Problem = Below is a listing; reproduce each line of it exactly.
■ ■ ■ ■ ■ ■ ■
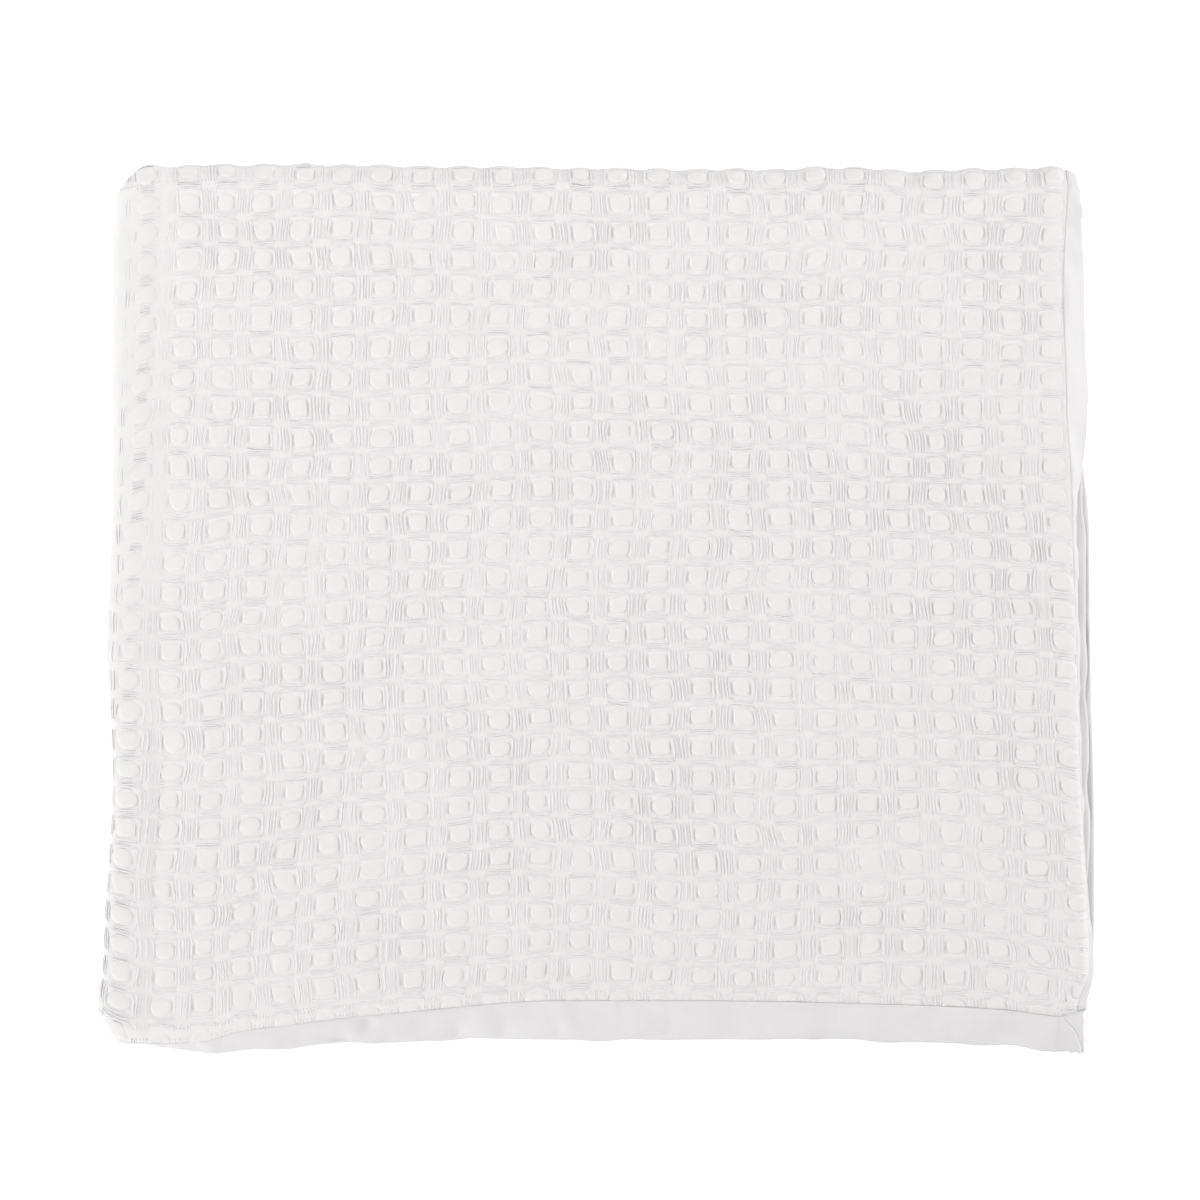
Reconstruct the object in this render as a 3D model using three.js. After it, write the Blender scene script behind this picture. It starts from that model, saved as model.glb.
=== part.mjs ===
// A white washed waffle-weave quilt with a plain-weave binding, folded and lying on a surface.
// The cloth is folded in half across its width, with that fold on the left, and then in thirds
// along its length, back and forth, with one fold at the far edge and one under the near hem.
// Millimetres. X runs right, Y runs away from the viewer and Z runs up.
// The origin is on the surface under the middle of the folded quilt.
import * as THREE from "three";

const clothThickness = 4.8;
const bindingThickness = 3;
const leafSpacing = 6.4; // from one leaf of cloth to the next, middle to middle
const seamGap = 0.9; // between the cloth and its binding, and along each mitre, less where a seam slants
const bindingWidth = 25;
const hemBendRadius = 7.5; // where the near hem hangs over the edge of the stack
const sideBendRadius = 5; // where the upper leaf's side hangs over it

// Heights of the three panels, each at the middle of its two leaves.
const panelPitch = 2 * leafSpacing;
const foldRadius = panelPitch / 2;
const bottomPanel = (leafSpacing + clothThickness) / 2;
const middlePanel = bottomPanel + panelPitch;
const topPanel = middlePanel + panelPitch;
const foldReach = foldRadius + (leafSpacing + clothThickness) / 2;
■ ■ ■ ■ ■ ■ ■
Exercise output =
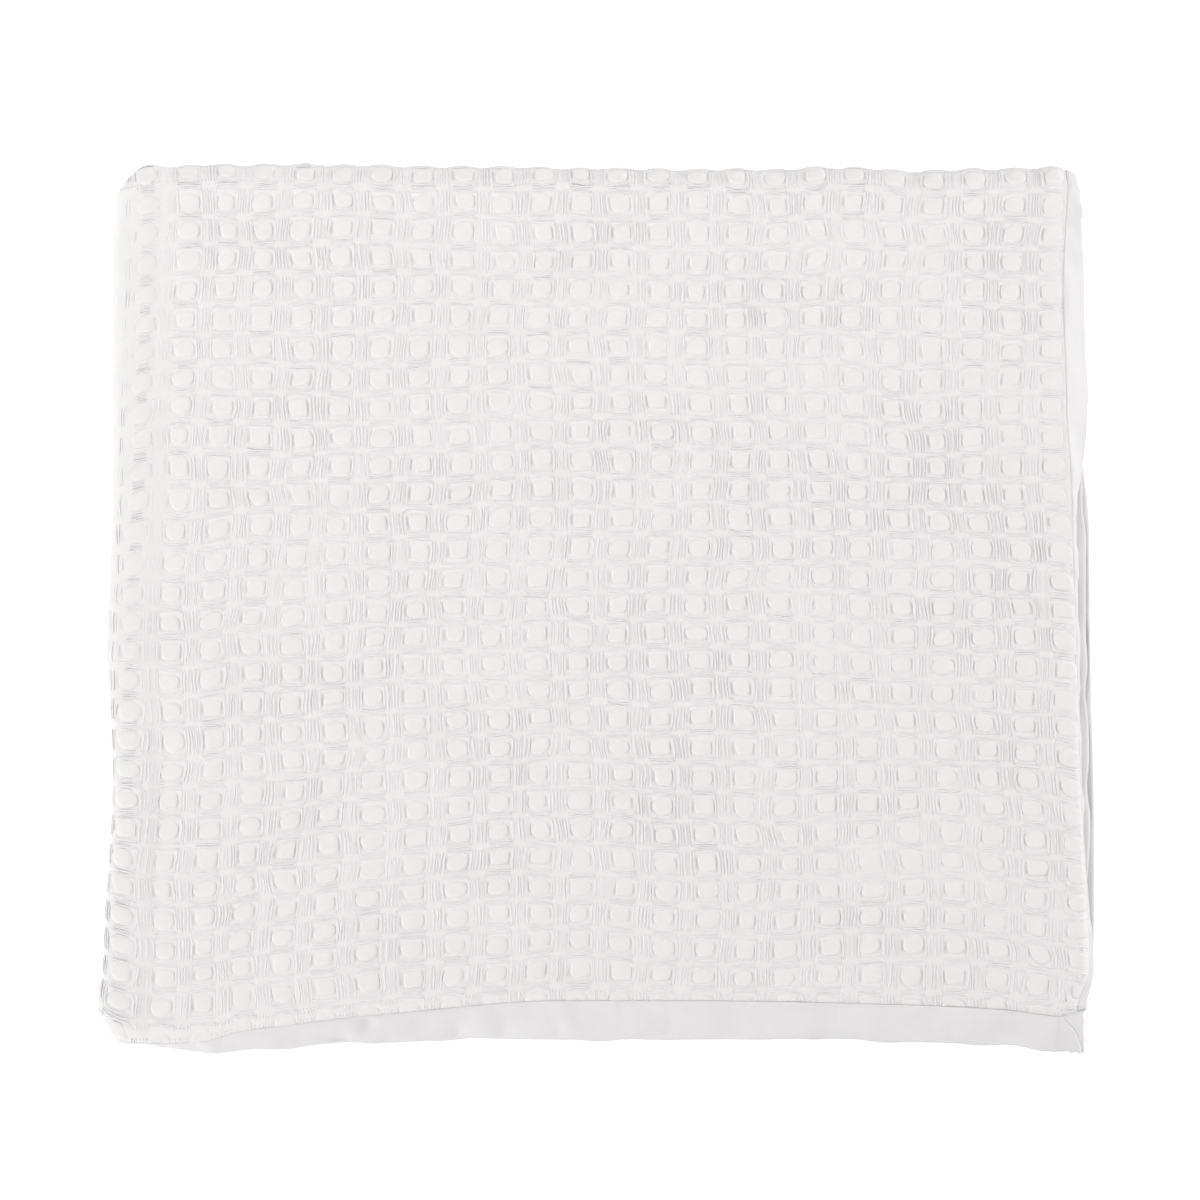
Reconstruct the object in this render as a 3D model using three.js. After it, write the Blender scene script behind this picture. It starts from that model, saved as model.glb.
=== part.mjs ===
// A white washed waffle-weave quilt with a plain-weave binding, folded and lying on a surface.
// The cloth is folded in half across its width, with that fold on the left, and then in thirds
// along its length, back and forth, with one fold at the far edge and one under the near hem.
// Millimetres. X runs right, Y runs away from the viewer and Z runs up.
// The origin is on the surface under the middle of the folded quilt.
import * as THREE from "three";

const clothThickness = 4.8;
const bindingThickness = 3;
const leafSpacing = 6.4; // from one leaf of cloth to the next, middle to middle
const seamGap = 0.9; // between the cloth and its binding, and along each mitre, less where a seam slants
const bindingWidth = 25;
const hemBendRadius = 7.5; // where the near hem hangs over the edge of the stack
const sideBendRadius = 5; // where the upper leaf's side hangs over it

// Heights of the three panels, each at the middle of its two leaves.
const panelPitch = 2 * leafSpacing;
const foldRadius = panelPitch / 2;
const bottomPanel = (leafSpacing + clothThickness) / 2;
const middlePanel = bottomPanel + panelPitch;
const topPanel = middlePanel + panelPitch;
const foldReach = foldRadius + (leafSpacing + clothThickness) / 2;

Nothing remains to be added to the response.